- **Instruction**
State the number of lines where "joints" appears. Add nothing else.
>> Start
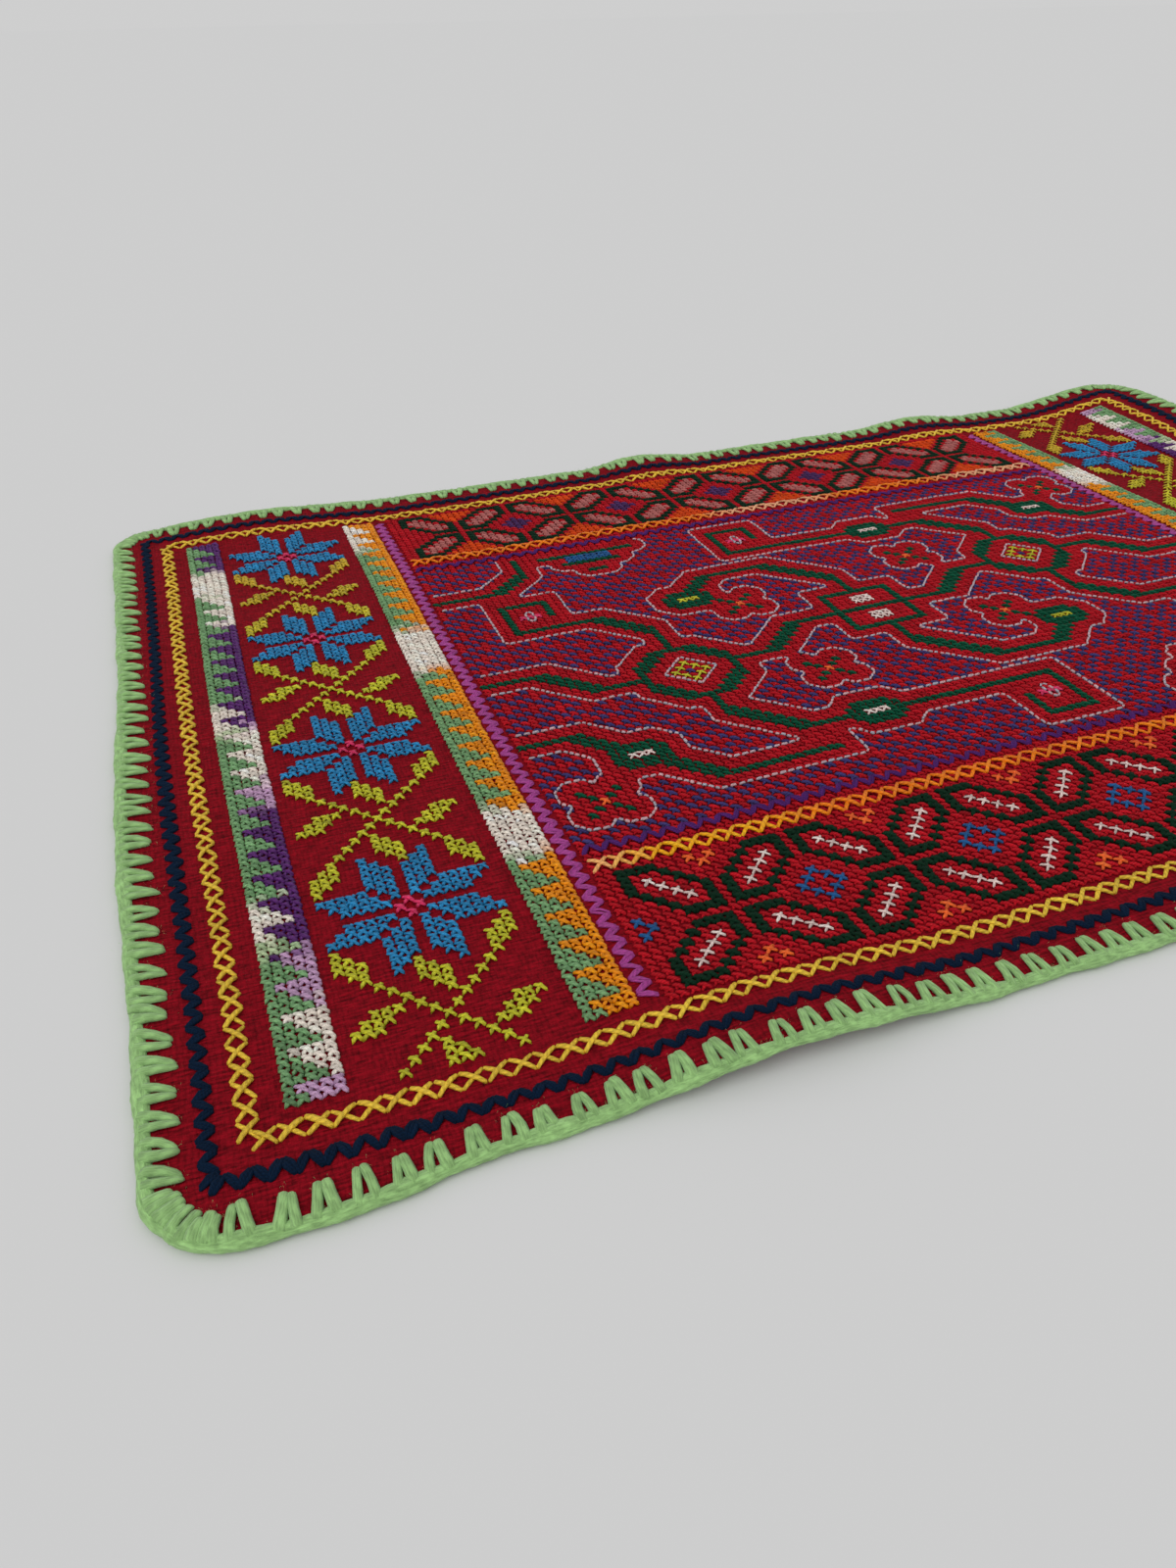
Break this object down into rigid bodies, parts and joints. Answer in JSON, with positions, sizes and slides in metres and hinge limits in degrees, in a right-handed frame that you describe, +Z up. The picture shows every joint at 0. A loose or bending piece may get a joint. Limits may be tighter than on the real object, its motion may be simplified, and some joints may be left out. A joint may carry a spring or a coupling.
{
  "type": "embroidered ceremonial cloth",
  "caption": "Small rectangular embroidered cloth lying flat, its low wavy rim bound in green wool worked over the cut edge.",
  "frame": {"origin": "middle of the outline in plan, on the surface the cloth lies on", "axes": "+X along the long side, +Y along the short side away from the near edge, +Z up from the resting face"},
  "size_m": [0.5262, 0.3588, 0.0104],
  "materials": {
    "woven_ground": "matt plain-woven cotton",
    "wool_edging": "soft hairy wool",
    "embroidery": "soft stranded cotton thread"
  },
  "bodies": {
    "root": {"cloth": "woven_ground", "edging": "wool_edging"}
  },
  "joints": []
}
>> End
- **Result below**
2